Prices of homes in the country rocketed in 2010, up 30% to 40% in the hot areas of Malaysia, and gave huge returns to property speculators that took advantage of the super low interest rates and generous loans given out by financial institutions in the country.
But for many in the business, such a rise is not sustainable. Prices are still expected to appreciate this year but should be at a lower gradient and the bubble-like nature of the housing sector has some worried over the sustainability of this asset class as an investment.
Khong & Jaafar managing director Elvin Fernandez says that even if house prices rise rapidly in the immediate future and there is currently some strong undercurrents pushing prices upwards, whether on good fundamental reasons or not, it is not likely that rents will follow suit.
“We may just see the net yields falling instead,” he says.
Fernandez says that in the past, house prices in Malaysia have generally kept pace with income growth, both growing at about 5% per annum.
“There is reasonably good statistical evidence for this. Prices rose much more sharply prior to the Asian Financial Crisis, but came down in its aftermath.

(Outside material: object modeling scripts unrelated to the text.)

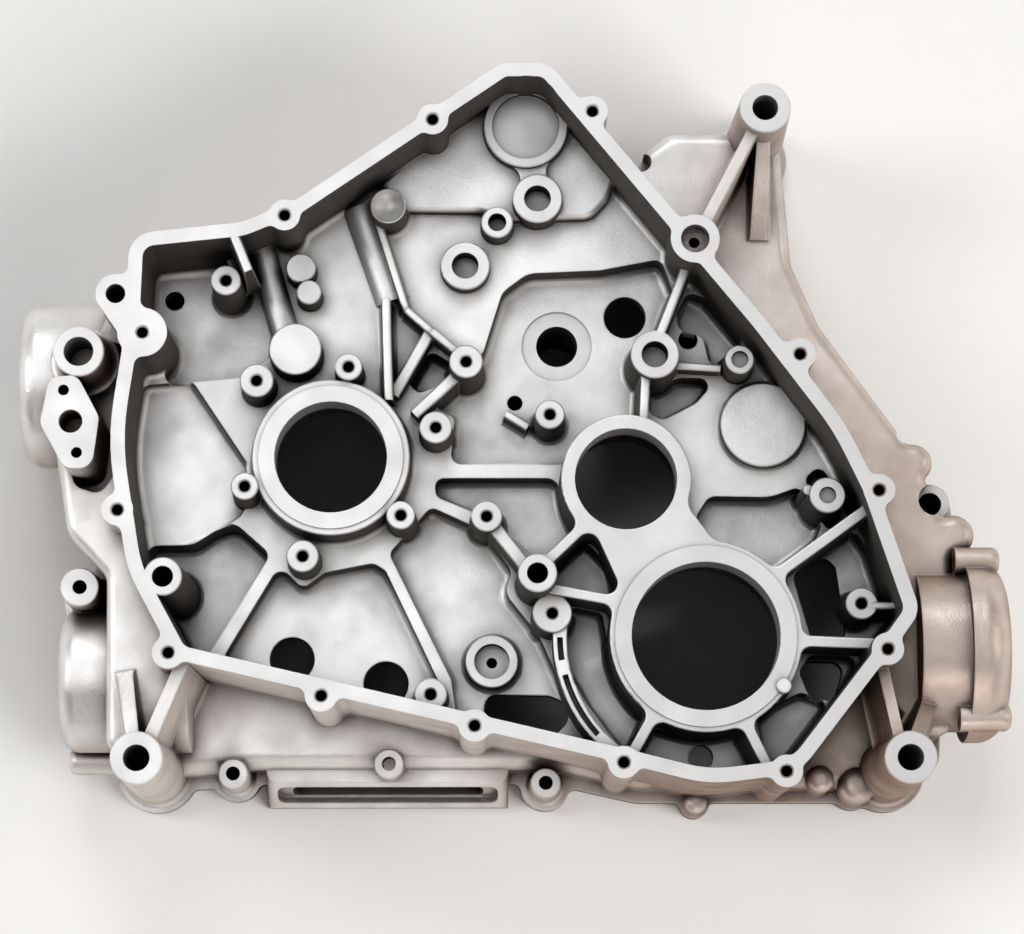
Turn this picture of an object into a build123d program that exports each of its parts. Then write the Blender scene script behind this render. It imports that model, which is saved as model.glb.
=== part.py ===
from build123d import *
import math
import os

# One half of an engine crankcase, cast in one piece and then machined.
# It lies on its split face. X runs to the right and Y runs up, seen from the cover side,
# and Z stands along the shaft bores, from the split face to the cover face.
# All sizes are in millimetres.

# Heights above the split face
COVER_FACE_Z = 115.0
MAIN_FLOOR_Z = 70.0
UPPER_FLOOR_Z = 77.0
LEFT_FLOOR_Z = 62.0
LOW_FLOOR_Z = 54.0
DEEP_FLOOR_Z = 38.0
SHELF_Z = 30.0
SPLIT_FLANGE_Z = 10.0
RIGHT_SHOULDER_Z = 60.0
LEFT_SHOULDER_Z = 84.0
LEFT_HUB_Z = 92.0
RIGHT_HUB_Z = 100.0
WALL_TOP_Z = 94.0
MOUNT_TOP_Z = 110.0
PORT_FACE_Z = 110.0

# Walls and radii of the casting
COVER_WALL = 6.5
FLOOR_FILLET = 3.0
POCKET_FILLET = 3.5
POCKET_CORNER = 4.2
FOOT_FILLET = 3.5
EDGE_FILLET = 1.2
CORNER_FILLET = 4.0
WEB_FILLET = 5.0
WEB_EDGE = 0.8
WEB_INSET = 0.5
FOOT_BITE = 0.3
EMBED = 2.0
OVERCUT = 1.0
BELOW = -OVERCUT
ABOVE = COVER_FACE_Z + OVERCUT
DRAFT_DEG = 1.5
TOP_CHAMFER = 0.6
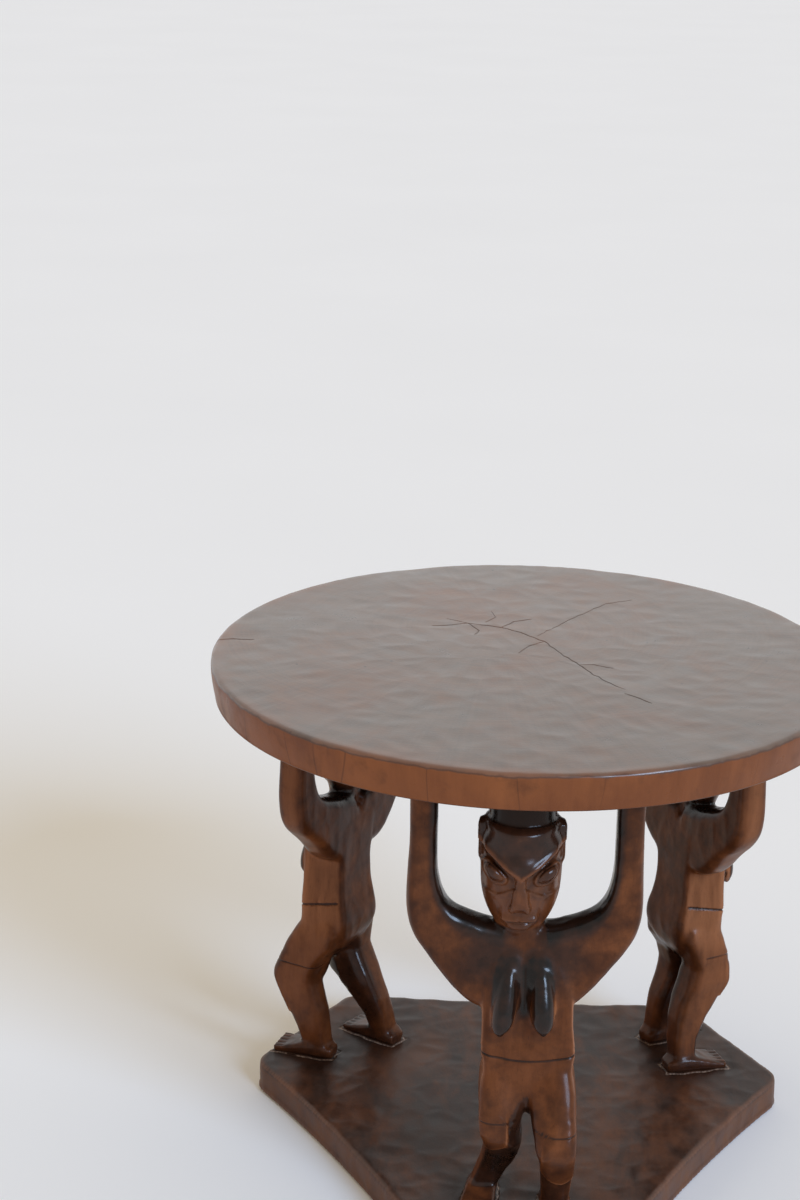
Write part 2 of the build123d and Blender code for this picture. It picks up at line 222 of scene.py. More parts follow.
def evenly_netted(carving, voxel):
    """The same form as an even net of small squares, which can be cut, smoothed and worn."""
    mesh = bpy.data.meshes.new("blank")
    carving.to_mesh(mesh)
    carving.free()
    blank = new_object("blank", mesh)
    remesh = blank.modifiers.new("net", "REMESH")
    remesh.mode = "VOXEL"
    remesh.voxel_size = voxel
    seen = blank.evaluated_get(bpy.context.evaluated_depsgraph_get())
    even = bpy.data.meshes.new_from_object(seen)
    bpy.data.objects.remove(blank)
    bpy.data.meshes.remove(mesh)
    net = bmesh.new()
    net.from_mesh(even)
    bpy.data.meshes.remove(even)
    return net


def smoothed(net, rounds, factor=0.5, verts=None):
    """Rubs a net down, all over or only at some vertices."""
    for _ in range(rounds):
        bmesh.ops.smooth_vert(net, verts=net.verts if verts is None else verts, factor=factor,
                              use_axis_x=True, use_axis_y=True, use_axis_z=True)


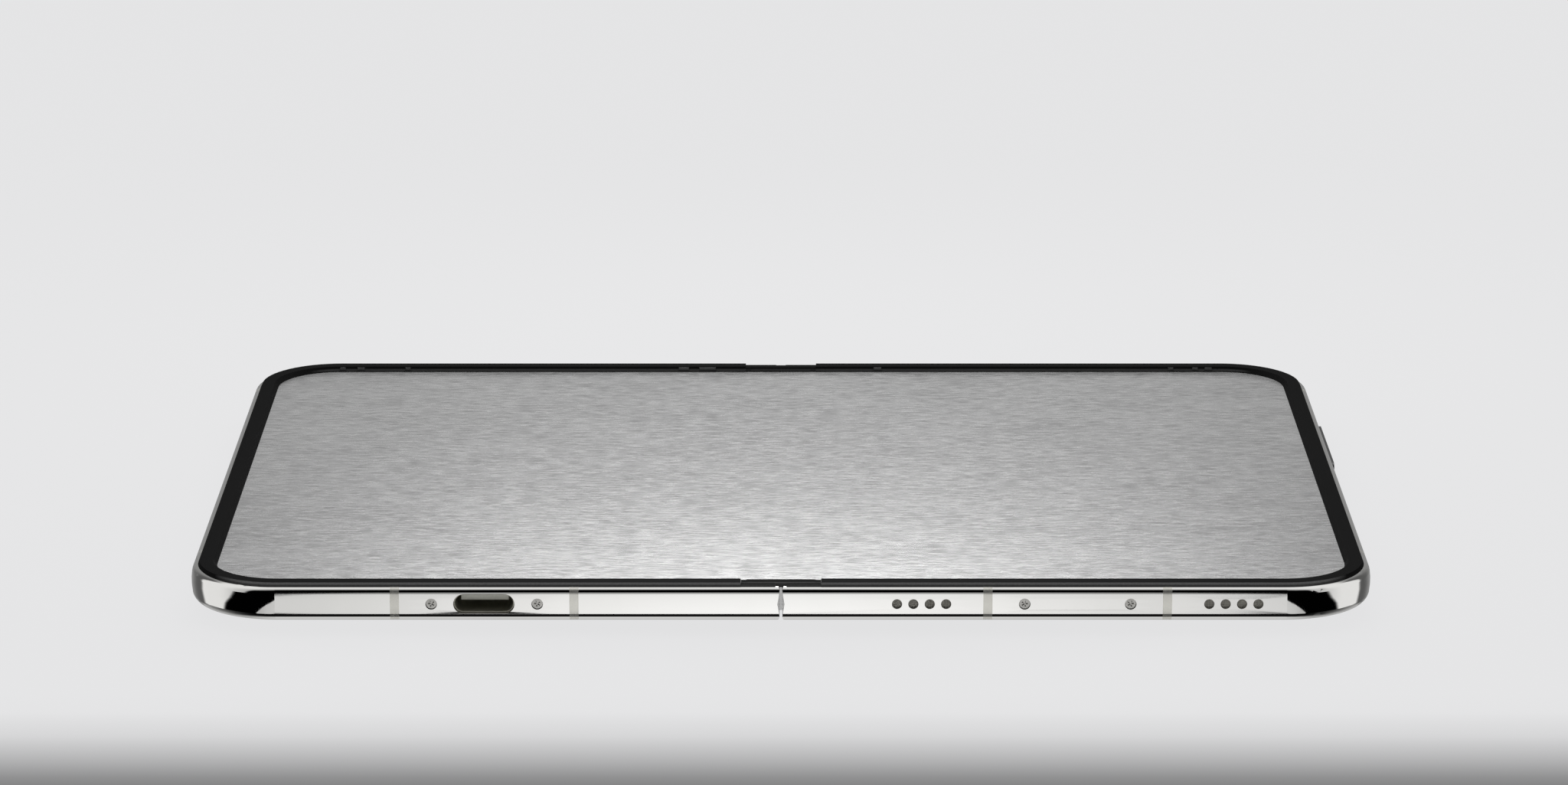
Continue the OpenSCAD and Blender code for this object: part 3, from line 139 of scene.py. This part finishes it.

Is there something similar in the works?” he asks.
“I would think that we ought to be very concerned when prices rise not in broad tandem with increases in household income.”
As prices of houses rise, and the affordability and rental yields drop, renting rather than owning houses might become the new norm in Malaysia.
Analysts have also cautioned that with a great amount of supply of higher price homes and a higher inflationary environment where central banks in the region have shown a greater propensity to raise interest rates, the dynamics of the real estate market might not be as certain in 2011, as it was last year.